Jill is back. She took the whole week off. Weird. I took one day off and felt a bit guilty.

I'm not sure what the cause for the entire week was, but she was telling a few of the other young'uns about her husband's court date, which was scheduled on their son's birthday in January, and how that pissed her off. Not that he had to go to court, but because those "fuckers down there can't schedule for shit".

Dear lord.

On my own front, things are great. School is awesome. I finally got the hang of waxing as pain free as possible (many apologies to my good friend Ashley for being my first waxing client...come see me again...I'm better now, I promise). I have left 27 messages at spas and salons, asking for an information-gathering interview (also known as: if I interview you and you like me, perhaps you'll like me enough to give me a job in three months). I visited my first one last night, a chi-chi place downtown on the circle. The esthetician I interviewed was GORGEOUS. Like, model gorgeous. I don't think I can work with her, because I hate her just a little bit.

But she was very nice, and regaled me with stories of her first brazilian wax: the woman asked her to do the back, and she thought that meant her lower back (which apparently can grow some serious hair on some women). So she turns to dip the stick in the wax and comes back to a woman on all fours in front of her, ass in the air. In her FACE. Um, hello, butthole, nice to um, see you so close. Here, let me cover you with wax and rip it off.

Whatever. She made more than sixty bucks from it. I'm not above waxing a few asses for some cash. I'm a waxing whore.

Saturday, October 08, 2005

The end of Jill?

Jill was absent every day this week. Supposedly the sick kid again, but I'm thinking it's the fact that she has a 16% overall average score on her tests.

Monday, October 03, 2005

Partying like Rock Stars

That's what my friends and I were doing this weekend. And I'm still a bit hungover, tell true...

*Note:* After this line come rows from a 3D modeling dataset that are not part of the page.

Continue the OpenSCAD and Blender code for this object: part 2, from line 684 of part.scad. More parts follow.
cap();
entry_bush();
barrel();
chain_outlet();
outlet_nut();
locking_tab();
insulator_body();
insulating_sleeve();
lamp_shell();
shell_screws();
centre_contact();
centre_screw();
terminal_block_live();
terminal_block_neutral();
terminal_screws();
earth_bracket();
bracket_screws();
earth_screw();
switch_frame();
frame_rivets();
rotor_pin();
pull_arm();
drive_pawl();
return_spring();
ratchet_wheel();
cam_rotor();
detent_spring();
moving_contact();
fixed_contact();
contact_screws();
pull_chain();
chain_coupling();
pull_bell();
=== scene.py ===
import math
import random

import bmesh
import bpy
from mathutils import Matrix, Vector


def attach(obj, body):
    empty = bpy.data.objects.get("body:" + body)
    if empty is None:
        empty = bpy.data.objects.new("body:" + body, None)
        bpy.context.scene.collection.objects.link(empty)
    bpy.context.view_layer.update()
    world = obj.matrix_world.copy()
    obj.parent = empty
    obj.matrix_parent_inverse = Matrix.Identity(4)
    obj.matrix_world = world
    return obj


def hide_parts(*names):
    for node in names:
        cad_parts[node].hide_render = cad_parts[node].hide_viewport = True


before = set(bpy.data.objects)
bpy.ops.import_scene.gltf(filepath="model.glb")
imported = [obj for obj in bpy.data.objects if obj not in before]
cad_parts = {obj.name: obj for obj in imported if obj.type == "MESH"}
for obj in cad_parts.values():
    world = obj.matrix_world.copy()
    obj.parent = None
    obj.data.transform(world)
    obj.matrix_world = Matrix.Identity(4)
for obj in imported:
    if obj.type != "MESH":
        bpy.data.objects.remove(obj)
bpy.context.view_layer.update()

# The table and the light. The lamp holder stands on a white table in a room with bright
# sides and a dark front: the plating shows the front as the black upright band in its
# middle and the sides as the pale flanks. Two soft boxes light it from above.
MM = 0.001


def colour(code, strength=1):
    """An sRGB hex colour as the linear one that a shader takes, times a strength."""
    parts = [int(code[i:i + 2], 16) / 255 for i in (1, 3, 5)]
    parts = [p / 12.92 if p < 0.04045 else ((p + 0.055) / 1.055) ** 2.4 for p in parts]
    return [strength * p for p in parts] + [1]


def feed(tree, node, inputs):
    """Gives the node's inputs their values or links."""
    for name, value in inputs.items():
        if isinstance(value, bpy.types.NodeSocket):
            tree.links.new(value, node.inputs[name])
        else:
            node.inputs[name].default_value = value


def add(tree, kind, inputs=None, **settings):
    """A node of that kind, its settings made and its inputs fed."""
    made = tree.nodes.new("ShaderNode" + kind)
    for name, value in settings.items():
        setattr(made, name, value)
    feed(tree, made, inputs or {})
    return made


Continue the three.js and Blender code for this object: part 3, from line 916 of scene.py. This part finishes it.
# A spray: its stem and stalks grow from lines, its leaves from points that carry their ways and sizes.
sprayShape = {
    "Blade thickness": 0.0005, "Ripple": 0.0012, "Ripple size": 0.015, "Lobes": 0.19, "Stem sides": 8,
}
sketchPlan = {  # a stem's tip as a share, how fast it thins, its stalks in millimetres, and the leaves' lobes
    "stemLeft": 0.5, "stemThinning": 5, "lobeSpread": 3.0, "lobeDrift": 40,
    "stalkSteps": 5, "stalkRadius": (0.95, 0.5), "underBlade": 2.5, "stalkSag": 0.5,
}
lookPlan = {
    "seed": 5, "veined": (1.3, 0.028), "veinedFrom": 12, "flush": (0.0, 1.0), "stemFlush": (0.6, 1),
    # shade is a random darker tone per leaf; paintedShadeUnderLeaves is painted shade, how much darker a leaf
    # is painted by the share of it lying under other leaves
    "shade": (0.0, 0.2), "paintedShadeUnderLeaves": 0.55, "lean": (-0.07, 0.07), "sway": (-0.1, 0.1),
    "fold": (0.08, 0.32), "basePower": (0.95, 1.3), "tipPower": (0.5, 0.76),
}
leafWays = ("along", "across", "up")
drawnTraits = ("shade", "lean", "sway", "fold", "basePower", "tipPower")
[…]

Spent two nights in San Antonio Texas with some of my favorite women in the world...some of whom you can click on right down there on the right and read all about their fantastic selves.

I met these women online over the last 8 years, and let me tell you...these mommas know how to shake their stuff!

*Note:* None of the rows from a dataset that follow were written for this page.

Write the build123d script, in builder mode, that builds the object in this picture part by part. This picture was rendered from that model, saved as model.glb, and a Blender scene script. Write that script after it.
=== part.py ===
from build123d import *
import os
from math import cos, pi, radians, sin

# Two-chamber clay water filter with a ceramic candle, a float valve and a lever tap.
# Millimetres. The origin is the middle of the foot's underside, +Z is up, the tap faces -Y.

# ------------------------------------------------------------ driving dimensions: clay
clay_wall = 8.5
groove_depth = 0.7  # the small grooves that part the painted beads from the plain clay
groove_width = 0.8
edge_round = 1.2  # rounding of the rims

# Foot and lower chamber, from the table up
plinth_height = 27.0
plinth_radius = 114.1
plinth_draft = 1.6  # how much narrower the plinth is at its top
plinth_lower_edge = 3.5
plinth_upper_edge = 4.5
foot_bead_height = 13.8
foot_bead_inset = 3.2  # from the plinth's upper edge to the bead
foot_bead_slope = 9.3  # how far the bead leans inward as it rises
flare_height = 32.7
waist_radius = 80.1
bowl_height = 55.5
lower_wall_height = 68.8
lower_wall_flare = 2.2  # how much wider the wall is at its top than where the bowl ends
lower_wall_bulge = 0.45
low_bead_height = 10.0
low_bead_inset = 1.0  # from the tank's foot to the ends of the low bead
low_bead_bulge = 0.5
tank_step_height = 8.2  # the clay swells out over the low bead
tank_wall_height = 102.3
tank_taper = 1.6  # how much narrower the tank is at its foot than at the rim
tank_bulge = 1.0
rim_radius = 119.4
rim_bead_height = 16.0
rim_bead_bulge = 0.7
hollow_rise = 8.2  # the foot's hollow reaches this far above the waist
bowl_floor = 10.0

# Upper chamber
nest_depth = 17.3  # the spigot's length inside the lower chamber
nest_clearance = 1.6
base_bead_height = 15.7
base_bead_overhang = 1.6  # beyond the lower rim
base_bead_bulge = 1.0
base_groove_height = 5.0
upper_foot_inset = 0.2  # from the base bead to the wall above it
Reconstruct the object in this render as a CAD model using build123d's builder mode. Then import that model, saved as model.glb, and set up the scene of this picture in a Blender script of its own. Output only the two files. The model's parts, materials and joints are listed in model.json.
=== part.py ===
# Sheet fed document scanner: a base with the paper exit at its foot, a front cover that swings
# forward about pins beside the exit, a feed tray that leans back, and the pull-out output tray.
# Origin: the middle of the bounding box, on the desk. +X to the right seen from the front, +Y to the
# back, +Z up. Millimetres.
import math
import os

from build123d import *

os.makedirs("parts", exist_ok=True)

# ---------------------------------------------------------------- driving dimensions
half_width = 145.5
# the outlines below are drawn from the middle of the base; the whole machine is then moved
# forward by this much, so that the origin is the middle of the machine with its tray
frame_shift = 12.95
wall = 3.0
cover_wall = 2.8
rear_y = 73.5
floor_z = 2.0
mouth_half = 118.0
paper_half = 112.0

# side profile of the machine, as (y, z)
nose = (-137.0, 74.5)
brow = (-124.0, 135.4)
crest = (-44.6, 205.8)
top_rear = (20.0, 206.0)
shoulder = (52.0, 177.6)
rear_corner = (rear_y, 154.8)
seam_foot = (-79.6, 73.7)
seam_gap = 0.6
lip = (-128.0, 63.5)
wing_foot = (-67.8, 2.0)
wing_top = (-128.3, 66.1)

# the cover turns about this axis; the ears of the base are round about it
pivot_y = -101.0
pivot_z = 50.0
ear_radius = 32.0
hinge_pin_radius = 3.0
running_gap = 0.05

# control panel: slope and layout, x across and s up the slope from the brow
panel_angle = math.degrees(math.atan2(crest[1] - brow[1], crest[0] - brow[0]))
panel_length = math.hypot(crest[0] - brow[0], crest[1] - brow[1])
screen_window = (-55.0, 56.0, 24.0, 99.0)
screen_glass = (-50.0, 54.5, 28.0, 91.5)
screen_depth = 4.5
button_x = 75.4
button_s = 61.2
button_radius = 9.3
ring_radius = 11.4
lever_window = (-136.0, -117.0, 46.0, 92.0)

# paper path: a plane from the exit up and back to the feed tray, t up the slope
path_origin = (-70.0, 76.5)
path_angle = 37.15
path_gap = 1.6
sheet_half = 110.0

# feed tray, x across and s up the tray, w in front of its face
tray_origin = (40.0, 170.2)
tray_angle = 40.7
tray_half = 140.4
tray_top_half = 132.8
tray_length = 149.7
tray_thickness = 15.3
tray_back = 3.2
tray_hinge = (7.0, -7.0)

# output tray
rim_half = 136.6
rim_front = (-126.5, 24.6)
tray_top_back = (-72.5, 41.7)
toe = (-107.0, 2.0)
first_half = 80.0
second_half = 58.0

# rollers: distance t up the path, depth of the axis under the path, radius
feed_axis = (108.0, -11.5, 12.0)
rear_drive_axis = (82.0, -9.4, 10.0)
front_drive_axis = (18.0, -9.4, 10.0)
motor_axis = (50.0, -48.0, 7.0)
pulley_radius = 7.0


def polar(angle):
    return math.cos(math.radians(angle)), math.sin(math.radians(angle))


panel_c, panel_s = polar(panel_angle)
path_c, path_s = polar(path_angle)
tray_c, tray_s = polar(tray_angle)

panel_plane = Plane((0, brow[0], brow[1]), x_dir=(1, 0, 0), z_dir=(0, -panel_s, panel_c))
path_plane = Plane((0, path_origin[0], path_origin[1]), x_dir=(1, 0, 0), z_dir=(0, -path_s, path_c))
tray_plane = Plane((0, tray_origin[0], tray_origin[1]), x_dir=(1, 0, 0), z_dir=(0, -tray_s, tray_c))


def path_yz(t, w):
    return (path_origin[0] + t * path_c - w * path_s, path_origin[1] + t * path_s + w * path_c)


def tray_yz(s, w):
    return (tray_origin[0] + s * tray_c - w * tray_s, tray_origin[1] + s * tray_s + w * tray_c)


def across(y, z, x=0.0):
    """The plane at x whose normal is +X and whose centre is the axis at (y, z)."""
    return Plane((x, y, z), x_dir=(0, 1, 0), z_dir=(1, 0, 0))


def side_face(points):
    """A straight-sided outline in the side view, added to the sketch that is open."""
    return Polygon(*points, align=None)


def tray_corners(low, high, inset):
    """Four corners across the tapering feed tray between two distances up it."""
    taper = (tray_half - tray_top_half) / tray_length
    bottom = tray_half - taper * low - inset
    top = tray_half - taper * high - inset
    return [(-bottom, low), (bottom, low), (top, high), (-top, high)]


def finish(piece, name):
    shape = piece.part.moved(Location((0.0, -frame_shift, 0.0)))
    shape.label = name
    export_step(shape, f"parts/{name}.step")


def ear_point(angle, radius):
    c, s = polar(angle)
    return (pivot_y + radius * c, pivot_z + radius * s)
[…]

I really can't share too much (It's sort of a "what happens in SA stays in SA" kinda thing), but I will tell you this much:

There was drinking. Lots of drinking.
There was dancing ON THE BAR at Coyote Ugly.
There was more drinking, but these beers were free, compliments of boys who liked the dancing.
There was an Alamo there somewhere, but I only had time to drive past it...too much to be drank.
They eat a lot of Mexican food in San Antonio. And I heard somewhere that they may even serve some margaritas with that food. But I can't quite remember...
I also kissed a few girls and a cowboy.

My sweet dear husband's response to all of this?

Laugh, shake head, and say "that's my girl".

Oh, and did I mention there was drinking?